[Given task]: Every line of the material below should be repeated exactly.

[Stored data]:
────
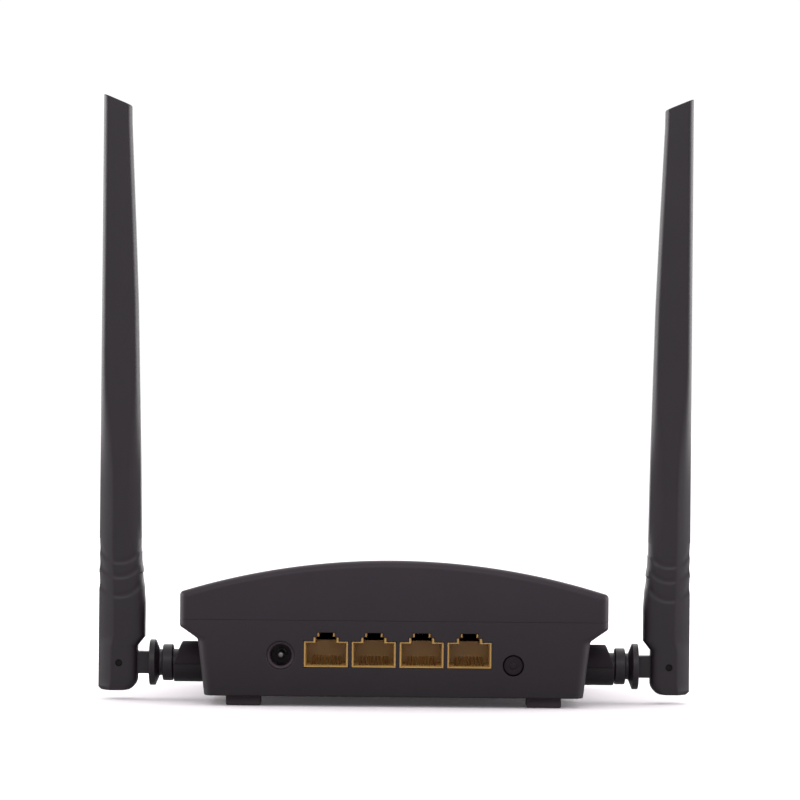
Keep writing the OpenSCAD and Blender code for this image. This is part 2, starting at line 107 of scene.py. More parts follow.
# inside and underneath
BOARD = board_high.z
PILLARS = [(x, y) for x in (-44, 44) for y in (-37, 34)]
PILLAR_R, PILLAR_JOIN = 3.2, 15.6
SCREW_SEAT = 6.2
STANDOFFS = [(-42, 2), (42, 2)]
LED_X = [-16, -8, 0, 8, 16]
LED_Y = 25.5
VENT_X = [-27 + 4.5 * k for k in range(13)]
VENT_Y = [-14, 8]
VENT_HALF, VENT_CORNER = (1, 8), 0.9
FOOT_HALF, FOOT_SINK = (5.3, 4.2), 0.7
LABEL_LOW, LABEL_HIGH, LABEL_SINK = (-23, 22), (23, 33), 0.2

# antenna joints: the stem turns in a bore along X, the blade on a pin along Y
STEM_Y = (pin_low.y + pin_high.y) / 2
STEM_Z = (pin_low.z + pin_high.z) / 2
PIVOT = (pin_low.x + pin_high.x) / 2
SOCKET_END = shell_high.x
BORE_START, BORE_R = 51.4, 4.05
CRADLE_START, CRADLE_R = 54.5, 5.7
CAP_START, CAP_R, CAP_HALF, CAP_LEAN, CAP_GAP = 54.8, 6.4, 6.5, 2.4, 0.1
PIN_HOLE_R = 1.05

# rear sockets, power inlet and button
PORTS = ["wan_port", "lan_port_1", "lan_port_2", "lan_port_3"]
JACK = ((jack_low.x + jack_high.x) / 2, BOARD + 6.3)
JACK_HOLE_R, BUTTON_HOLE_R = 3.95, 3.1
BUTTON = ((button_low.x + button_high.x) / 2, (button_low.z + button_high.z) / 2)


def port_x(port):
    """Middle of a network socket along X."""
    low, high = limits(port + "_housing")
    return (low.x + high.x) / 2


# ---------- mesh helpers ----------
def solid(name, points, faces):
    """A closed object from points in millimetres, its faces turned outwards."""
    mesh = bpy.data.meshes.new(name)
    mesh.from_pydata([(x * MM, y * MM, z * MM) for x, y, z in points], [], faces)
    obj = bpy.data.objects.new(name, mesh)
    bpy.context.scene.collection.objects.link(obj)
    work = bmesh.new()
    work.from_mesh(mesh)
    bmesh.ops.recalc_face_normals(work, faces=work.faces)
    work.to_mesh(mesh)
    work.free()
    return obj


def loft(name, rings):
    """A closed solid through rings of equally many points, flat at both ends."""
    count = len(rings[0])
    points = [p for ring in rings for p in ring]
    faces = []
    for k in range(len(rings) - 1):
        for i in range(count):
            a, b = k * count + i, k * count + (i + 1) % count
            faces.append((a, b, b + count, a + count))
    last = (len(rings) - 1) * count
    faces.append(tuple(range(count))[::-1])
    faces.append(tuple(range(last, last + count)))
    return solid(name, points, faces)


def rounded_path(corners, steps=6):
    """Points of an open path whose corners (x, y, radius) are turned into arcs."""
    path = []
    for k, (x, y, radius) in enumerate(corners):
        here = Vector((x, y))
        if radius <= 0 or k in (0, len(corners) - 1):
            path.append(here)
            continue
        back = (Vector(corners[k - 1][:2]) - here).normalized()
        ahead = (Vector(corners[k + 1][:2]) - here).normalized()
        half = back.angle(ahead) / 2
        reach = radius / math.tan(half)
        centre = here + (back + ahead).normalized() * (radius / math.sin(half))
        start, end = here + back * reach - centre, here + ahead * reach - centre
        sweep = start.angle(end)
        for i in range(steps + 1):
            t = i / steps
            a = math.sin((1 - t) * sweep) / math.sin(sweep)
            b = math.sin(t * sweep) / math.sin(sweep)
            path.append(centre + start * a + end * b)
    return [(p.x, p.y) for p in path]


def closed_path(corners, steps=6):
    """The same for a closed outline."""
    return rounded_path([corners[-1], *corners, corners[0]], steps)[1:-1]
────
[Exercise solution]:
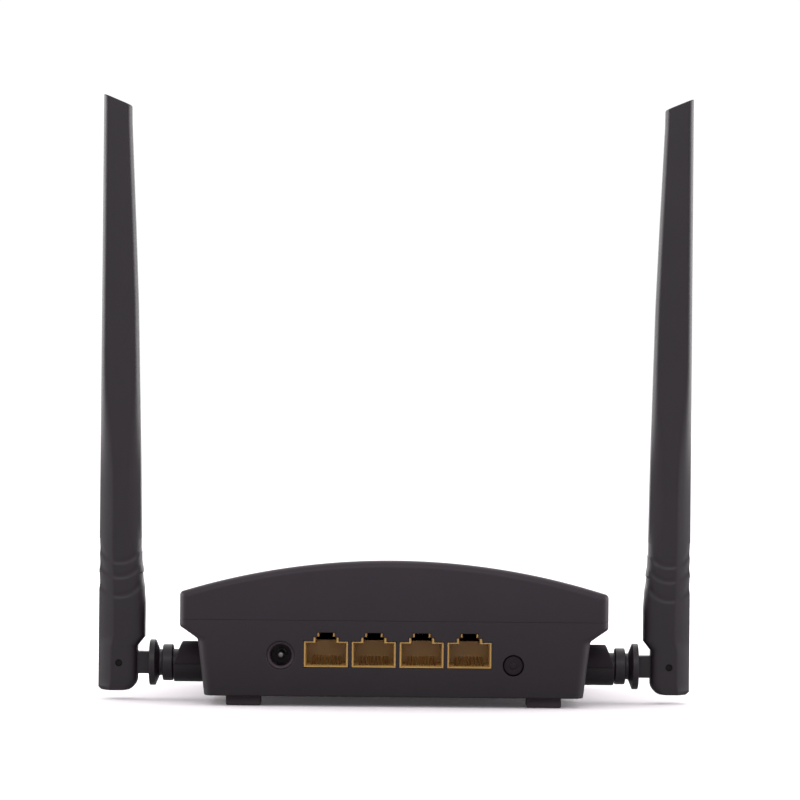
Keep writing the OpenSCAD and Blender code for this image. This is part 2, starting at line 107 of scene.py. More parts follow.
# inside and underneath
BOARD = board_high.z
PILLARS = [(x, y) for x in (-44, 44) for y in (-37, 34)]
PILLAR_R, PILLAR_JOIN = 3.2, 15.6
SCREW_SEAT = 6.2
STANDOFFS = [(-42, 2), (42, 2)]
LED_X = [-16, -8, 0, 8, 16]
LED_Y = 25.5
VENT_X = [-27 + 4.5 * k for k in range(13)]
VENT_Y = [-14, 8]
VENT_HALF, VENT_CORNER = (1, 8), 0.9
FOOT_HALF, FOOT_SINK = (5.3, 4.2), 0.7
LABEL_LOW, LABEL_HIGH, LABEL_SINK = (-23, 22), (23, 33), 0.2

# antenna joints: the stem turns in a bore along X, the blade on a pin along Y
STEM_Y = (pin_low.y + pin_high.y) / 2
STEM_Z = (pin_low.z + pin_high.z) / 2
PIVOT = (pin_low.x + pin_high.x) / 2
SOCKET_END = shell_high.x
BORE_START, BORE_R = 51.4, 4.05
CRADLE_START, CRADLE_R = 54.5, 5.7
CAP_START, CAP_R, CAP_HALF, CAP_LEAN, CAP_GAP = 54.8, 6.4, 6.5, 2.4, 0.1
PIN_HOLE_R = 1.05

# rear sockets, power inlet and button
PORTS = ["wan_port", "lan_port_1", "lan_port_2", "lan_port_3"]
JACK = ((jack_low.x + jack_high.x) / 2, BOARD + 6.3)
JACK_HOLE_R, BUTTON_HOLE_R = 3.95, 3.1
BUTTON = ((button_low.x + button_high.x) / 2, (button_low.z + button_high.z) / 2)


def port_x(port):
    """Middle of a network socket along X."""
    low, high = limits(port + "_housing")
    return (low.x + high.x) / 2


# ---------- mesh helpers ----------
def solid(name, points, faces):
    """A closed object from points in millimetres, its faces turned outwards."""
    mesh = bpy.data.meshes.new(name)
    mesh.from_pydata([(x * MM, y * MM, z * MM) for x, y, z in points], [], faces)
    obj = bpy.data.objects.new(name, mesh)
    bpy.context.scene.collection.objects.link(obj)
    work = bmesh.new()
    work.from_mesh(mesh)
    bmesh.ops.recalc_face_normals(work, faces=work.faces)
    work.to_mesh(mesh)
    work.free()
    return obj


def loft(name, rings):
    """A closed solid through rings of equally many points, flat at both ends."""
    count = len(rings[0])
    points = [p for ring in rings for p in ring]
    faces = []
    for k in range(len(rings) - 1):
        for i in range(count):
            a, b = k * count + i, k * count + (i + 1) % count
            faces.append((a, b, b + count, a + count))
    last = (len(rings) - 1) * count
    faces.append(tuple(range(count))[::-1])
    faces.append(tuple(range(last, last + count)))
    return solid(name, points, faces)


def rounded_path(corners, steps=6):
    """Points of an open path whose corners (x, y, radius) are turned into arcs."""
    path = []
    for k, (x, y, radius) in enumerate(corners):
        here = Vector((x, y))
        if radius <= 0 or k in (0, len(corners) - 1):
            path.append(here)
            continue
        back = (Vector(corners[k - 1][:2]) - here).normalized()
        ahead = (Vector(corners[k + 1][:2]) - here).normalized()
        half = back.angle(ahead) / 2
        reach = radius / math.tan(half)
        centre = here + (back + ahead).normalized() * (radius / math.sin(half))
        start, end = here + back * reach - centre, here + ahead * reach - centre
        sweep = start.angle(end)
        for i in range(steps + 1):
            t = i / steps
            a = math.sin((1 - t) * sweep) / math.sin(sweep)
            b = math.sin(t * sweep) / math.sin(sweep)
            path.append(centre + start * a + end * b)
    return [(p.x, p.y) for p in path]


def closed_path(corners, steps=6):
    """The same for a closed outline."""
    return rounded_path([corners[-1], *corners, corners[0]], steps)[1:-1]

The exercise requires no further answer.